See tr(1) and wc(1) for their functionality.
The shells csh(1), ksh(1), and sh(1), each have an echo built-in command, which, by default, will have precedence, and will be invoked if
the user calls echo without a full pathname. /usr/ucb/echo and csh's echo() have an -n option, but do not understand back-slashed escape
characters. sh's echo(), ksh's echo(), and /usr/bin/echo, on the other hand, understand the black-slashed escape characters, and ksh's
echo() also understands a as the audible bell character; however, these commands do not have an -n option.
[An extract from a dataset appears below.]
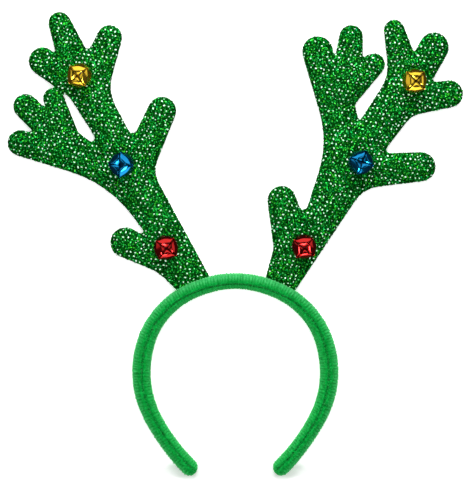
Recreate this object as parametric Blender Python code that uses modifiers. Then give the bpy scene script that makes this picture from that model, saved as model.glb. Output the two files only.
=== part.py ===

OPTIONS -n Do not add the NEWLINE to the output.
ATTRIBUTES
See attributes(5) for descriptions of the following attributes:
+-----------------------------+-----------------------------+
| ATTRIBUTE TYPE | ATTRIBUTE VALUE |
+-----------------------------+-----------------------------+
|Availability |SUNWscpu |
+-----------------------------+-----------------------------+
SEE ALSO csh(1), echo(1), ksh(1), sh(1), tr(1), wc(1), attributes(5)NOTES
The -n option is a transition aid for BSD applications, and may not be supported in future releases.